Nun, einen Versuch war es wert. Wenn der Sommer schon nicht da ist, wo er um diese Zeit längst sein sollte - bei uns! - dann muss man ihn sich einfach vorstellen. Man erzählt sich von schwül-heißer Luft, schmeckt lieblichen Wein, hängt eine bunte Lichterkette auf, holt sich Blumen ins Haus und schwelgt in Erinnerungen. Das Frauenneuhartinger Rezitationstrio um Bärbel Aschauer-Lammel, Ernst Weeber und Stephan Lewetz hat den Sommer am Samstagabend im Pfarrheim der Gemeinde in den höchsten Tönen gewürdigt - und die Sehnsucht dadurch nur noch mehr geschürt.
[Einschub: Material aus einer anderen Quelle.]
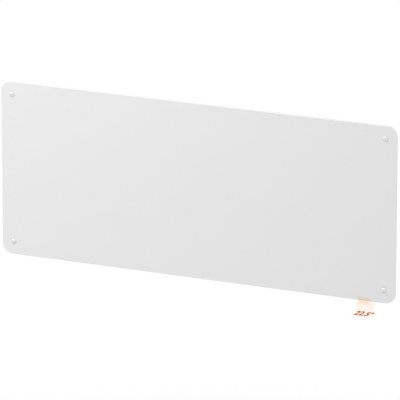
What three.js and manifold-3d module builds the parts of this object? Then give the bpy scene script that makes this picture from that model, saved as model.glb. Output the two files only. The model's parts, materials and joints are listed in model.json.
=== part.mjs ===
// A wall-mounted electric panel heater with a glass front.
// Millimetres, +Z up. The wall is the plane y = 0 and the heater's front faces -Y.
// Depths are counted from the wall towards the front, so y = -depth.
import * as THREE from 'three';
import { mergeVertices } from 'three/addons/utils/BufferGeometryUtils.js';
import Module from 'manifold-3d';

const wasm = await Module();
wasm.setup();

// Depth stack, from the wall to the front
const bracketDepth = 22;
const casingDepth = 44;
const airGap = 9;
const glassThickness = 5;

// Clearances shared by all pieces
const seatGap = 0.3;
const overrun = 2;

// Glass front
const glassWidth = 800;
const glassHeight = 340;
const glassCornerRadius = 20;
const glassArris = 0.8;
const glassHoleRadius = 4;

// Studs that hold the glass
const studInsetX = 23;
const studInsetZ = 25;
const studCapRadius = 5;
const studCapHeight = 1.9;
const studCapRound = 1.4;
const studShankRadius = 2.5;
const studShankReach = 5;
const standoffRadius = 6;
const standoffBoreDepth = 7;
const clinchRadius = 4;
const bushWall = 0.8;
const bushFlangeRadius = 5.6;
const bushFlange = 1;

// Pressed steel of the casing
const sheet = 1.2;
const beadWidth = 12;
const beadHeight = 2.4;

// Front chassis that carries the glass
const chassisInset = 12;
const chassisCornerRadius = 12;
const chassisFlange = 9;
const chassisBeadEndInset = 78;
const chassisBeadEdgeInset = 40;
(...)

Die ganz Großen wie Rilke, Fontane und Goethe mussten herhalten, doch auch kleine, feine Verse und Texte hatten die Sprachbegeisterten - eine Logopädin, ein Liedermacher und ein Schauspieler - gesammelt, um nach Frühling, Winter und Herbst nun endlich auch dem Sommer ein Zeichen zu setzen. Der örtliche Heimatverein hatte Käse mit Trauben bereit gestellt und natürlich Wein. Der Vorsitzende Bernhard Schäfer sprach von einer Einladung zum "sommerlichen Picknick". Doch schon, als sich die Vortragenden gleich zu Beginn die wasserdichten Plastikjacken auszogen und "Es ist Sommer in der Stadt" von der Spider Murphy Gang sangen, war den etwa 60 Zuhörern klar: Es würde ein schöner Abend werden, ein sehr schöner sogar. Doch es würde der Geschmack nach mehr bleiben.
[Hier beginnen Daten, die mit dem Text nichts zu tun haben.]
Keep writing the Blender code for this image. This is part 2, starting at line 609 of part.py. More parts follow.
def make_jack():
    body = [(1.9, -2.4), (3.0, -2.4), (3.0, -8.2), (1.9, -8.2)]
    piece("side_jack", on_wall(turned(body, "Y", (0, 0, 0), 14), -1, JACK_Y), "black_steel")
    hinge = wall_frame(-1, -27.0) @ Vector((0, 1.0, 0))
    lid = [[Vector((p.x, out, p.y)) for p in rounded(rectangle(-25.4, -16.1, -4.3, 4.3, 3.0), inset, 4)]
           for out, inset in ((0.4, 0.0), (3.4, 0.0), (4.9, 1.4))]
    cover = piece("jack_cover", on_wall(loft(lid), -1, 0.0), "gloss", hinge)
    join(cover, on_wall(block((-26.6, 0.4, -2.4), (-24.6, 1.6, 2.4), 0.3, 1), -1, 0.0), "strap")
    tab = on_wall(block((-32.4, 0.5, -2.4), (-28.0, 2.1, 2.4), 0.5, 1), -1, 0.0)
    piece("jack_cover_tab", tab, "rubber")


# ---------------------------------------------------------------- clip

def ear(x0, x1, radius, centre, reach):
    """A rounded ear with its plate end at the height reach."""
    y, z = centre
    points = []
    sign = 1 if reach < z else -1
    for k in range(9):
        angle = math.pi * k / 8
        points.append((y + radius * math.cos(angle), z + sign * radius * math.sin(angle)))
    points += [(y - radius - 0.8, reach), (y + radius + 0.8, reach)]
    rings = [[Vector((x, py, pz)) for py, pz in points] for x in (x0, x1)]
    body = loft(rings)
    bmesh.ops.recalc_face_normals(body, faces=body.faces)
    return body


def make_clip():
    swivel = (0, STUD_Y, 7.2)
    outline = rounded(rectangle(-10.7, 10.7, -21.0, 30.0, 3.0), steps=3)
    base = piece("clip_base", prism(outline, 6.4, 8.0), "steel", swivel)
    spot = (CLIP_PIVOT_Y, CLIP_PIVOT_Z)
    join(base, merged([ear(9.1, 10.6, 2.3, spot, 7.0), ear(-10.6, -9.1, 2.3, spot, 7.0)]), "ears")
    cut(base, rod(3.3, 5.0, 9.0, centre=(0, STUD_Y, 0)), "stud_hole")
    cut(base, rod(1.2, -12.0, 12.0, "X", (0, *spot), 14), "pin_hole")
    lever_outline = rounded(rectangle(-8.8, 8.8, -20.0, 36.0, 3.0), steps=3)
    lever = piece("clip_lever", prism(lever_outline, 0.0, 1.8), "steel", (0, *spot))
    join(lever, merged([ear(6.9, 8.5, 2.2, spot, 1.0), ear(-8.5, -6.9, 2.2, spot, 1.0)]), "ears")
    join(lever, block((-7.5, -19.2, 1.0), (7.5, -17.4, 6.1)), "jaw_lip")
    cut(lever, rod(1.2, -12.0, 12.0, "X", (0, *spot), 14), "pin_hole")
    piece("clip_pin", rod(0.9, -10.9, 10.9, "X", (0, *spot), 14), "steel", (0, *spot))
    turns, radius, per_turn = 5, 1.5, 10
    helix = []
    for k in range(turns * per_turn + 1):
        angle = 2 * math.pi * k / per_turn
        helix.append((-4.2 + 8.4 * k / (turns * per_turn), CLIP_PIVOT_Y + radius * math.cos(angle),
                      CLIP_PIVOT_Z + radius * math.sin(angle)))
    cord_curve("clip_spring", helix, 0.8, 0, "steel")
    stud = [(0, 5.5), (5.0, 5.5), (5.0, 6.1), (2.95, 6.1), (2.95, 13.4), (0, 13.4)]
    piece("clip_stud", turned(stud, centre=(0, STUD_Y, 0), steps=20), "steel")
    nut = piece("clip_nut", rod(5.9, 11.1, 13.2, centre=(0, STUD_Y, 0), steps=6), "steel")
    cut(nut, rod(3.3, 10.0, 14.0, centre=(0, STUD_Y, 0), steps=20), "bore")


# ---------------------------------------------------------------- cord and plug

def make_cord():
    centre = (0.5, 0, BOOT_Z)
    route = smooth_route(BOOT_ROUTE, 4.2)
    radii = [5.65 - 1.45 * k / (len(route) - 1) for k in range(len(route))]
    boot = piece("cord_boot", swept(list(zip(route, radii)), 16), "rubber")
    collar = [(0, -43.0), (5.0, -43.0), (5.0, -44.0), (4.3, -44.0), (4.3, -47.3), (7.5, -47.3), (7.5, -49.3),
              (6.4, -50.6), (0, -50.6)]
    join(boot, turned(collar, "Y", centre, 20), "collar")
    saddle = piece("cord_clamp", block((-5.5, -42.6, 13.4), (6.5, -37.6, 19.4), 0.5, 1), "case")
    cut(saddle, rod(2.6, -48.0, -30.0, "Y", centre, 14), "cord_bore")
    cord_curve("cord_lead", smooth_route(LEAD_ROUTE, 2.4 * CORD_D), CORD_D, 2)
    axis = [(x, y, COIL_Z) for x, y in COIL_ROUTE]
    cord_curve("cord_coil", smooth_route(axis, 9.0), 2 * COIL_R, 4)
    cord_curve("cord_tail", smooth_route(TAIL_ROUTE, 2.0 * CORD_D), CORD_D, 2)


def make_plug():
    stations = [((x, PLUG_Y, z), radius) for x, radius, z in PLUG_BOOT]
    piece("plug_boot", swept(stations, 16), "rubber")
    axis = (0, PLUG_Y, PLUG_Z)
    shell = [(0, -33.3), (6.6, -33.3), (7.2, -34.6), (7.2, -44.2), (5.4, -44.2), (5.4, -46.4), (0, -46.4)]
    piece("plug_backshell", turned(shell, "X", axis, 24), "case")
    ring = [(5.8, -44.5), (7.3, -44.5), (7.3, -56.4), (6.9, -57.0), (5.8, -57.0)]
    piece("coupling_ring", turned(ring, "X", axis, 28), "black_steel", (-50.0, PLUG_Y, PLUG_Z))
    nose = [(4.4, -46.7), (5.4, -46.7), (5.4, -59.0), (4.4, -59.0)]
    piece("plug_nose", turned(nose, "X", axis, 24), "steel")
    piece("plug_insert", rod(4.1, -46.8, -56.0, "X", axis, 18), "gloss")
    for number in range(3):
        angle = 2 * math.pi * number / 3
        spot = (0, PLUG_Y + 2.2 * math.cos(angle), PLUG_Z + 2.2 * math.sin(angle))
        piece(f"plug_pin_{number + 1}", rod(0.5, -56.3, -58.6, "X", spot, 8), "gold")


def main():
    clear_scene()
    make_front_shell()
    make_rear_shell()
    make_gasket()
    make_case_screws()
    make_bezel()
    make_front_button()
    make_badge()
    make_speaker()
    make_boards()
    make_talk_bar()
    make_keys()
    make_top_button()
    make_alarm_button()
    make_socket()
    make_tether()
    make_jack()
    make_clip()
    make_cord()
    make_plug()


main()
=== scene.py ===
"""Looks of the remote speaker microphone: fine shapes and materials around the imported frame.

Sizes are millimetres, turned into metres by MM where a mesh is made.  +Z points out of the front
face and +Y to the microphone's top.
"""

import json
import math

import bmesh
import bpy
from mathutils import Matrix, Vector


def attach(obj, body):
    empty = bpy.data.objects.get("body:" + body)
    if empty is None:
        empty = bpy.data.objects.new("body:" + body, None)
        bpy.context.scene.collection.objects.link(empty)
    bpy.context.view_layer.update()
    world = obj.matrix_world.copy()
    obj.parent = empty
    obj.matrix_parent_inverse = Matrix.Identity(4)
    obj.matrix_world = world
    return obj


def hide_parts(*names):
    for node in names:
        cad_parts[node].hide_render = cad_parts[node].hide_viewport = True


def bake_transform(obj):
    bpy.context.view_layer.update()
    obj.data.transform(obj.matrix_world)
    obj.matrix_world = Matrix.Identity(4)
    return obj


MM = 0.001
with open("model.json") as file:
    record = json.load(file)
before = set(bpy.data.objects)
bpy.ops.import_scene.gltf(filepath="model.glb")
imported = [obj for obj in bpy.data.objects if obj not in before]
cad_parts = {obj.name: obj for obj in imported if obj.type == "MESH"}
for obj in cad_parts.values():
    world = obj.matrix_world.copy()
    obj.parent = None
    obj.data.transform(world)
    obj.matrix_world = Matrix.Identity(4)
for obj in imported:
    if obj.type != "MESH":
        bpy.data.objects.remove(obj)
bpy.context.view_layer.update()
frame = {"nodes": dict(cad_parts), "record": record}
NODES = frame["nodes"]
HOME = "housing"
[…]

Das Trio hatte den Sommer in seine Einzelteile zerlegt und literarisch neu zusammengesetzt. Es widmete sich zunächst den Blumen, insbesondere den Rosen. Rilke ließ sich über das Innenleben der Rose aus, Goethe über das Röslein auf der Heide und Otto Roquette mahnte: "Noch sind die Tage der Rosen." Auch das Gänseblümchen wurde geehrt, soll es die Sonne doch einst zur schönsten Blume auf Erden erkoren haben - weshalb es aus Verlegenheit leicht errötete und deshalb heute auch rosa gefärbte Blätter trägt, wie Aschauer-Lammel erklärte. Schließlich würdigte man den Baum, insbesondere die Linde. "Früher war die Linde Treffpunkt im Ort und nicht die Mehrzweckhalle", sagte Ernst Weeber. Eine alte Redensart besage, dass eine Linde 300 Jahre komme, 300 Jahre stehe und 300 Jahre vergehe. Angesichts dieser Langlebigkeit und ihrer heilenden Kräfte soll sie im Mittelalter als Ort des Gerichts gedient haben. Urteile sollen einst mit den Worten "gegeben unter der Linde" geendet haben.
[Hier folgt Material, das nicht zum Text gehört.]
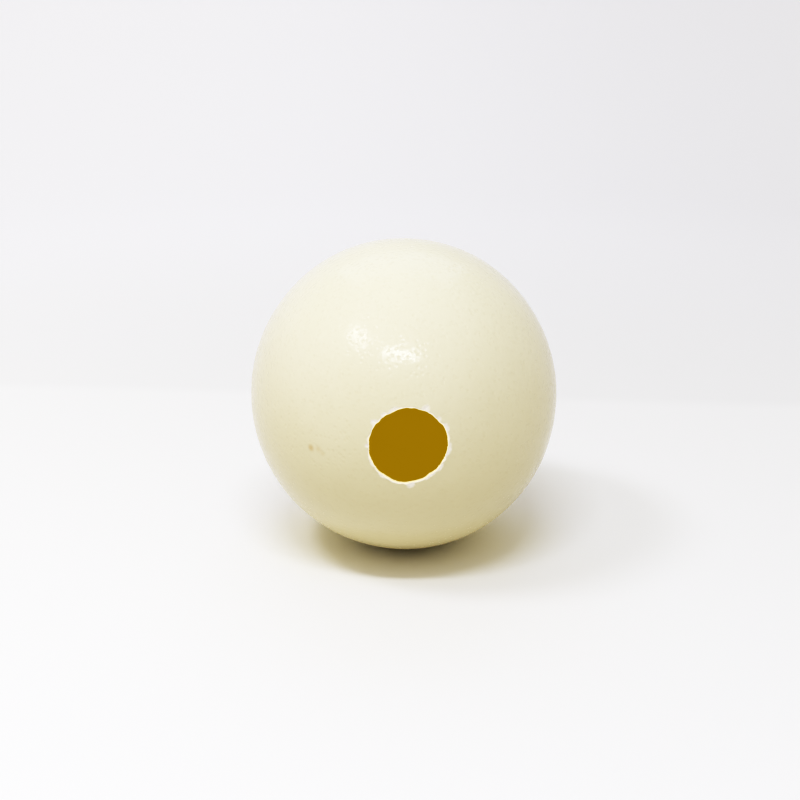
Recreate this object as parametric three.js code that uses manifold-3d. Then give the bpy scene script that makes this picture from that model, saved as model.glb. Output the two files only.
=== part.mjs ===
// A blown ostrich egg: an empty eggshell, lying on its side, with one hand-cut hole in its blunt end.
//
// Frame: millimetres, +Z up. The long axis of the egg runs along Y, with the hole facing -Y.
// The origin is on the surface the egg lies on, midway between the rim of the hole and the pointed end.

import * as THREE from "three";
import { mergeVertices } from "three/addons/utils/BufferGeometryUtils.js";
import Module from "manifold-3d";

// Driving dimensions.
const LENGTH = 158; // blunt end to pointed end
const BREADTH = 125; // across the widest section
const BLUNT_SHIFT = 1.5; // how far the widest section lies from mid-length, towards the blunt end
const WALL = 2; // thickness of the shell
const HOLE_RADIUS = 14.5; // mean radius of the hole
const REST_DEPTH = 0.4; // height of the cap that is missing where the egg rests

// How finely the curved surfaces are faceted.
const OUTER_TURNS = 64;
const OUTER_STEPS = 36;
const INNER_TURNS = 44;
const INNER_STEPS = 26;
const HOLE_POINTS = 60;

// The waviness of the hole's edge: each wave has a count round the hole, a share of the radius and a phase.
const EDGE_WAVES = [
  { count: 2, share: 0.022, phase: 5.2 },
  { count: 3, share: 0.009, phase: 5.4 },
  { count: 4, share: 0.008, phase: 0.2 },
  { count: 6, share: 0.005, phase: 3.5 },
  { count: 9, share: 0.003, phase: 3.2 },
  { count: 11, share: 0.005, phase: 1.0 },
  { count: 15, share: 0.003, phase: 5.1 },
];

const SHELL_COLOUR = 0xe9e2c4;
const SHELL_ROUGHNESS = 0.35;

// Height of the long axis above the resting surface.
const AXIS_HEIGHT = BREADTH / 2 - REST_DEPTH;

const wasm = await Module();
wasm.setup();

// The radius of an egg at a place along its axis, which runs from -length/2, the blunt end, to length/2.
// It is Hugelschaffer's egg curve, whose widest section lies at -shift.
function eggRadius(along, length, breadth, shift) {
  const ends = length ** 2 - 4 * along ** 2;
  const skew = length ** 2 + 8 * shift * along + 4 * shift ** 2;
  return (breadth / 2) * Math.sqrt(Math.max(ends, 0) / skew);
}

// A solid egg about the Y axis. The steps are even in the angle at the egg's middle, so they close up at its ends.
function eggGeometry(length, breadth, shift, steps, turns) {
  const profile = [];
  for (let i = 0; i <= steps; i++) {
    const along = (-length / 2) * Math.cos((Math.PI * i) / steps);
    const atEnd = i === 0 || i === steps;
    const radius = atEnd ? 0 : eggRadius(along, length, breadth, shift);
    profile.push(new THREE.Vector2(radius, along));
  }
  return new THREE.LatheGeometry(profile, turns);
}

// The outline of the hole, seen from outside: a circle that the edge waves push in and out.
function holeOutline() {
  const points = [];
  for (let i = 0; i < HOLE_POINTS; i++) {
    const angle = (2 * Math.PI * i) / HOLE_POINTS;
    const wave = EDGE_WAVES.reduce((sum, w) => sum + w.share * Math.cos(w.count * angle + w.phase), 0);
    const radius = HOLE_RADIUS * (1 + wave);
    points.push(new THREE.Vector2(radius * Math.cos(angle), radius * Math.sin(angle)));
  }
  return new THREE.Shape(points);
}

// The column that the hole removes, from in front of the blunt end to the middle of the hollow.
// An extrusion grows along +Z, so a quarter turn about X lays it along -Y.
function holeGeometry() {
  const column = new THREE.ExtrudeGeometry(holeOutline(), { depth: LENGTH, bevelEnabled: false });
  return column.rotateX(Math.PI / 2);
}

// A block whose top face lies on the plane of the resting spot.
function groundGeometry() {
  const block = new THREE.BoxGeometry(2 * BREADTH, 2 * LENGTH, BREADTH);
  return block.translate(0, 0, -AXIS_HEIGHT - BREADTH / 2);
}

// Turns a closed geometry into a solid that can be joined and cut.
function solidOf(geometry) {
  const bare = geometry.clone();
  bare.deleteAttribute("normal");
  bare.deleteAttribute("uv");
  const merged = mergeVertices(bare);
  const mesh = new wasm.Mesh({
    numProp: 3,
    vertProperties: merged.attributes.position.array,
    triVerts: new Uint32Array(merged.index.array),
  });
  return new wasm.Manifold(mesh);
}

// Turns a solid back into a geometry with flat facets.
function geometryOf(solid) {
  const { vertProperties, triVerts } = solid.getMesh();
  const geometry = new THREE.BufferGeometry();
  geometry.setAttribute("position", new THREE.BufferAttribute(vertProperties, 3));
  geometry.setIndex(new THREE.BufferAttribute(triVerts, 1));
  const facets = geometry.toNonIndexed();
  facets.computeVertexNormals();
  return facets;
}

// The whole shell about its own long axis: the egg, less its hollow, the hole and the resting spot.
function eggshellGeometry() {
  const egg = solidOf(eggGeometry(LENGTH, BREADTH, BLUNT_SHIFT, OUTER_STEPS, OUTER_TURNS));
  const hollow = solidOf(
    eggGeometry(LENGTH - 2 * WALL, BREADTH - 2 * WALL, BLUNT_SHIFT, INNER_STEPS, INNER_TURNS),
  );
  const hole = solidOf(holeGeometry());
  const ground = solidOf(groundGeometry());
  return geometryOf(egg.subtract(hollow).subtract(hole).subtract(ground));
}

const shape = eggshellGeometry();
shape.computeBoundingBox();

const eggshell = new THREE.Mesh(
  shape,
  new THREE.MeshStandardMaterial({
    color: SHELL_COLOUR,
    roughness: SHELL_ROUGHNESS,
    metalness: 0,
  }),
);
eggshell.name = "eggshell";
eggshell.position.y = -(shape.boundingBox.min.y + shape.boundingBox.max.y) / 2;
eggshell.position.z = AXIS_HEIGHT;

const ostrichEgg = new THREE.Group();
ostrichEgg.name = "ostrich_egg";
ostrichEgg.add(eggshell);

export default ostrichEgg;
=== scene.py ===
"""A blown ostrich egg, lying on its side with its hole towards the viewer, on a pale studio floor.

Lengths in the dataclasses are in millimetres, angles in degrees, and colours are linear RGB, unless a
docstring says otherwise. Meshes are in metres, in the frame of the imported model: +Z up, and the egg's long
axis along Y.
"""

import logging
import math
from dataclasses import dataclass, field
from enum import Enum
from typing import Any

import bpy
import numpy as np
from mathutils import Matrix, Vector


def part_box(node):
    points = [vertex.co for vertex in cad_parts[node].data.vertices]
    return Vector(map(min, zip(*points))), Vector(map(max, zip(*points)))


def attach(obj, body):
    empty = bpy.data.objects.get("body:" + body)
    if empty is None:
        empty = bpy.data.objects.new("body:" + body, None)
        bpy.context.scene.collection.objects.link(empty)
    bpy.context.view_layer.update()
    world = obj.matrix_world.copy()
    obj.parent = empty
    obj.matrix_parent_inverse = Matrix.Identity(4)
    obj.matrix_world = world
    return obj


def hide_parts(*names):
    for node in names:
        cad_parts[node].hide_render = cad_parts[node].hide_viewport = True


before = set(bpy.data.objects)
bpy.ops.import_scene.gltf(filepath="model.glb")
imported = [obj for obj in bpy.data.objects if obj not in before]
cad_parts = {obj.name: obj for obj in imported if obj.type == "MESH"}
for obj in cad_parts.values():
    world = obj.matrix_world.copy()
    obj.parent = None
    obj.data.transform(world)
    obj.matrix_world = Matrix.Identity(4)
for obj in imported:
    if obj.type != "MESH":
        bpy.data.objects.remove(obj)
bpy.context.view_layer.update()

MM = 0.001
CUT = 2.0  # the attribute bared on the cut wall. A chip has 1, and the unbroken surface 0
COMBINED = 3  # the number of the view curve that acts on all three colours
BLACK = (0.0, 0.0, 0.0, 1.0)
log = logging.getLogger("ostrich_egg")

Colour = tuple[float, float, float]


class Zone(Enum):
    """The shell's materials, by the number of their slot."""

    OUTSIDE = 0
    INSIDE = 1


class MixOf(Enum):
    """What a Mix node blends: its data type, and the numbers of its two inputs and of its output."""

    NUMBER = ("FLOAT", 2, 3, 0)
    COLOUR = ("RGBA", 6, 7, 2)


# Shader building ------------------------------------------------------------------------------------------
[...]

Wer meinte, mit der Würdigung von Fauna und Flora sei des Sommers ausreichend gedacht, der sollte eines Besseren belehrt werden. "Schön" hatten die Zuhörer so manche Zeile bislang kommentiert, nun sollten sie schweigen, tief in ihrem Innersten berührt etwa von Arno Holz' "Die uralte Kornfeldlinde", und die Zeile "Auf schmalem Fußweg an ihr vorbei, jeden Nachmittag durch die Juliglut zum Baden, wir Jungens." Oder von Ringelnatz' "Sommerfrische": "Zupf' dir ein Wölkchen aus dem Wolkenweiß" bis hin zum Schluss "Vergiss dich. Es soll dein Denken nicht weiter reichen als ein Grashüpferhupf". Keine gängigen Texte - wie so viele an diesem Abend - und vielleicht deshalb so schonungslos treffend in der Hoffnung auf ein paar warme Tage. Bei Rose Ausländers "Juli 2", Clara Müllers "Reife" oder Johann Sprattes "Sommer" sah man das Flimmern der Hitze vor dem inneren Auge, nahm die Stille der Natur wahr und sog den Duft ein. Um schließlich warmen Regen zu spüren, weichen Sommerregen. Und natürlich dachte man dann unweigerlich: Der Sommer ist doch die größte aller Jahreszeiten und wusste im gleichen Augenblick, dass es gelogen war.

Die drei Rezitatoren begegneten der mächtigen Sprachwelt vergangener Jahrhunderte mit Respekt und dennoch voller Leichtigkeit. Einmal spielten sie eine Reiterszene nach, ein andermal zückte Weeber seine Mundharmonika. Wer ein Gedicht nicht verstand, kein Problem, auch Ratlosigkeit war erlaubt. So zuckte Weeber nur die Achseln, als er etwa die Zeile "Die Jäger erlegen einander in sanfter Entrücktheit" gelesen hatte. In solchen Momenten stimmten dann Moritz Fischer am Baritonsaxofon, Lovis Fischer an den Bongos und Armin Ronacher am Klavier ein Liedchen an, das wie ein laues Lüftchen durch die Sommernacht wehte.

Das Fazit dieses Abends? Um es mit Josef Brustmann zu sagen: "Wie einfach ist das Glück. Und wie selten."